Okay cool. I can clearly see how it'd be done in DT land, if required,
but didn't know if it was possible on ACPI systems.
>
> Interleaving gets really complex so any description is likely to only
> provide a conservative superset of what is actually handled by a given
> agent.
>
> >
> > > + size -= 1;
> > > +
> > > + writel(lower_32_bits(addr), soc_hha->base + HISI_HHA_START_L);
> > > + writel(upper_32_bits(addr), soc_hha->base + HISI_HHA_START_H);
> > > + writel(lower_32_bits(size), soc_hha->base + HISI_HHA_LEN_L);
> > > + writel(upper_32_bits(size), soc_hha->base + HISI_HHA_LEN_H);
> > > +
> > > + reg = FIELD_PREP(HISI_HHA_CTRL_TYPE, 1); /* Clean Invalid */
> > > + reg |= HISI_HHA_CTRL_RANGE | HISI_HHA_CTRL_EN;
> > > + writel(reg, soc_hha->base + HISI_HHA_CTRL);
> > > +
> > > + return 0;
> > > +}
> > > +
> > > +static int hisi_soc_hha_done(struct cache_coherency_ops_inst *cci)
> > > +{
> > > + struct hisi_soc_hha *soc_hha =
> > > + container_of(cci, struct hisi_soc_hha, cci);
> > > +
> > > + guard(mutex)(&soc_hha->lock);
> > > + if (!hisi_hha_cache_maintain_wait_finished(soc_hha))

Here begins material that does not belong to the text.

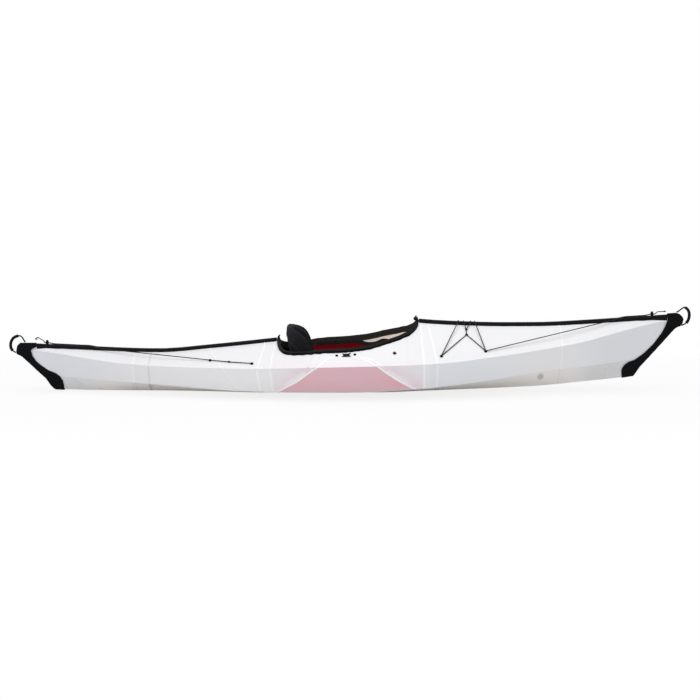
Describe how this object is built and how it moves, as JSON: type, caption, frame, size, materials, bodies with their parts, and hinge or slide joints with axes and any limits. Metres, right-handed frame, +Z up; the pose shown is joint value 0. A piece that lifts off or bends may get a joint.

> > > + return -ETIMEDOUT;
> > > +
> > > + return 0;
> > > +}
> > > +
> > > +static const struct cache_coherency_ops hha_ops = {
> > > + .wbinv = hisi_soc_hha_wbinv,
> > > + .done = hisi_soc_hha_done,
> > > +};
> > > +
> > > +static int hisi_soc_hha_probe(struct platform_device *pdev)
> > > +{
> > > + struct hisi_soc_hha *soc_hha;
> > > + struct resource *mem;
> > > + int ret;
> > > +
> > > + soc_hha = cache_coherency_ops_instance_alloc(&hha_ops,
> > > + struct hisi_soc_hha, cci);
> > > + if (!soc_hha)
> > > + return -ENOMEM;
> > > +
> > > + platform_set_drvdata(pdev, soc_hha);
> > > +
> > > + mutex_init(&soc_hha->lock);
> > > +
> > > + mem = platform_get_resource(pdev, IORESOURCE_MEM, 0);
> > > + if (!mem) {
> > > + ret = -ENOMEM;
> > > + goto err_free_cci;
> > > + }
> > > +
> > > + /*
> > > + * HHA cache driver share the same register region with HHA uncore PMU
> > > + * driver in hardware's perspective, none of them should reserve the
> > > + * resource to itself only. Here exclusive access verification is
> > > + * avoided by calling devm_ioremap instead of devm_ioremap_resource to
> >
> > The comment here doesn't exactly match the code, dunno if you went away
> > from devm some reason and just forgot to to make the change or the other
> > way around? Not a big deal obviously, but maybe you forgot to do
> > something you intended doing. It's mentioned in the commit message too.
>
> Ah. Indeed stale comment, I'll drop that.
>
> Going away from devm was mostly a hang over from similar discussions in fwctl
> where I copied the pattern of embedded device(there)/kref(here) and reluctance
> to hide way the final put().
>
> >
> > Other than the question I have about the multi-"agent" stuff, this
> > looks fine to me. I assume it's been thought about and is fine for w/e
> > reason, but I'd like to know what that is.
>
> I'll see if I can craft a short intro bit of documentation for the
> top of this driver file to state clearly that there are lots of instances
> of this in a system and that a requests to clear something that isn't 'theirs'
> results in a NOP. Better to have that available so anyone writing
> a similar driver thinks about whether that applies to what they have or
> if they need to do in driver filtering.
Yeah, adding a comment would be ideal, thanks.